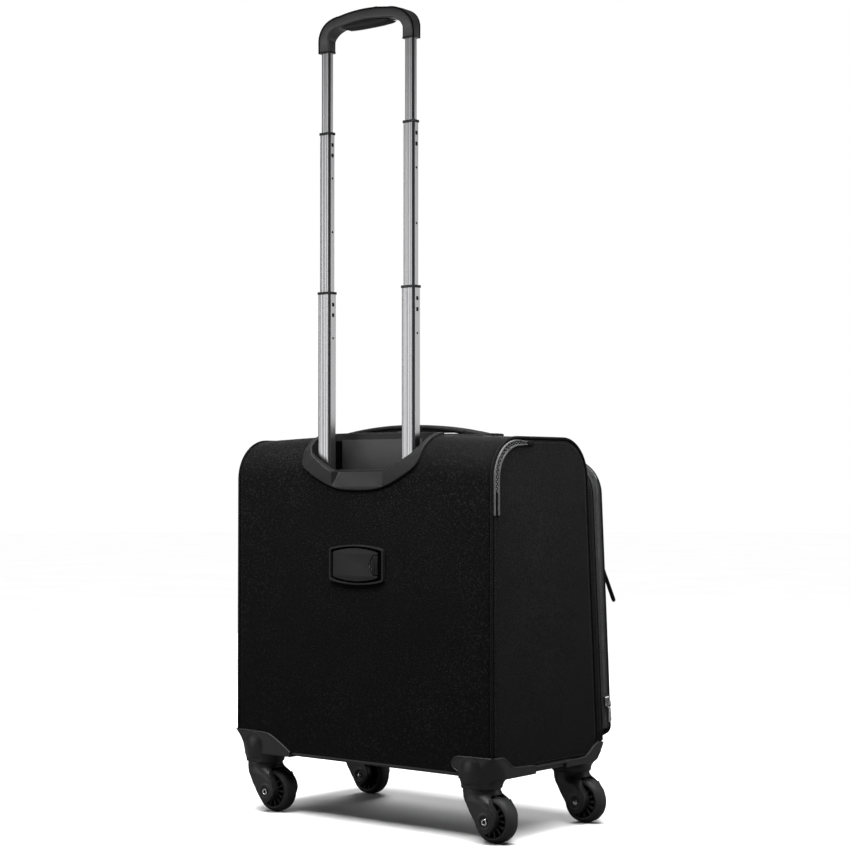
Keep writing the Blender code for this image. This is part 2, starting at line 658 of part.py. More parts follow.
# ---------------------------------------------------------------- casters
def make_housing(name, side, y, rear):
    """Moulded corner guard with the boss that the caster's stem turns in."""
    x = side * CASTER_X
    top = FOOT_Z - GAP - TRAY_THICKNESS - GAP
    crown = top if rear else 0.0960
    boss = cylinder(name, (x, y, HOUSING_FOOT_Z), crown - HOUSING_FOOT_Z, 0.0248,
                    0.0280 if rear else 0.0262, 28)
    edge_x = WIDTH / 2 + 0.0026
    if rear:
        plate = rounded([
            (BACK_Y + 0.0026, 0.0745, 0.003), (BACK_Y + 0.0026, 0.1020, 0.004),
            (0.1060, 0.1020, 0.006), (0.0910, 0.0880, 0.010), (0.0410, 0.0870, 0.003),
            (0.0410, 0.0745, 0.003),
        ], step=30)
    else:
        plate = rounded([
            (-0.0700, 0.0745, 0.014), (-0.0935, 0.0850, 0.010), (-0.0990, 0.0975, 0.001),
            (-0.0820, 0.0975, 0.006), (-0.0700, 0.0880, 0.010), (-0.0180, 0.0865, 0.003),
            (-0.0180, 0.0745, 0.003),
        ], step=30)
    reach = 0.056
    guard = prism("guard", [plate], reach, SIDEWAYS, side * (edge_x - reach / 2))
    parts = [guard]
    if rear:
        parts.append(cylinder("bulge", (x, y, top - 0.0005), 0.1020 - top, 0.0252, 0.0225, 28))
    housing = join(boss, *parts)
    housing = cut(housing, case_solid("case_for_guard", GAP if rear else 3.5 * GAP),
                  box("tray_room", (-0.3, TRAY_FRONT_Y - GAP, top), (0.3, BACK_Y + GAP, FOOT_Z + 0.001)),
                  cylinder("stem_bore", (x, y, 0.05), 0.0245, STEM_R + 0.0004, steps=20))
    keep(smooth(housing, 30), "moulded_plastic")


def make_fork(name, side, y):
    x = side * CASTER_X
    place = Matrix.Translation((x, y, 0)) @ UPRIGHT
    axle = (-TRAIL, WHEEL_R)
    arm = rounded([
        (0.0200, 0.0600, 0.002), (0.0110, 0.0480, 0.006), (-0.0120, 0.0140, 0.006), (-0.0290, 0.0130, 0.009),
        (-0.0385, 0.0290, 0.009), (-0.0270, 0.0410, 0.012), (-0.0217, 0.0600, 0.001),
    ], step=30)
    fork = prism(name, [arm], 2 * FORK_HALF_WIDTH, place)
    taper = [(FORK_HALF_WIDTH, 0.0), (FORK_HALF_WIDTH, 0.040), (0.0215, 0.055), (0.022, 0.07)]
    taper += [(-across, z) for across, z in taper[::-1]]
    fork = within(fork, prism("arm_taper", [taper], 0.12, Matrix.Translation((x, y, 0)) @ SIDEWAYS))
    crown = cylinder("crown", (x, y, 0.0560), FORK_TOP_Z - 0.0560, FORK_R - 0.0010, FORK_R, 28)
    stem = cylinder("stem", (x, y, FORK_TOP_Z - 0.002), 0.0120, STEM_R, steps=20)
    fork = join(fork, crown, stem)
    aside = Matrix.Rotation(-math.pi / 2, 4, "X")
    room = cylinder("wheel_room", (x + axle[0], y - 0.0122, axle[1]), 0.0244, WHEEL_R + 0.0014,
                    steps=28, turned=aside)
    under = box("under_room", (x + axle[0] - 0.04, y - 0.0122, -0.01),
                (x + axle[0] + 0.0285, y + 0.0122, WHEEL_R))
    bore = cylinder("axle_bore", (x + axle[0], y - 0.03, axle[1]), 0.06, AXLE_R + GAP, steps=16, turned=aside)
    fork = cut(fork, room, under, bore)
    keep(smooth(fork, 30), "moulded_plastic", (x, y, FORK_TOP_Z))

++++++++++

Brief: Which lines of the data include "parts"? Copy each of them.

Reply to the exercise:
Keep writing the Blender code for this image. This is part 2, starting at line 658 of part.py. More parts follow.
    parts = [guard]
        parts.append(cylinder("bulge", (x, y, top - 0.0005), 0.1020 - top, 0.0252, 0.0225, 28))
    housing = join(boss, *parts)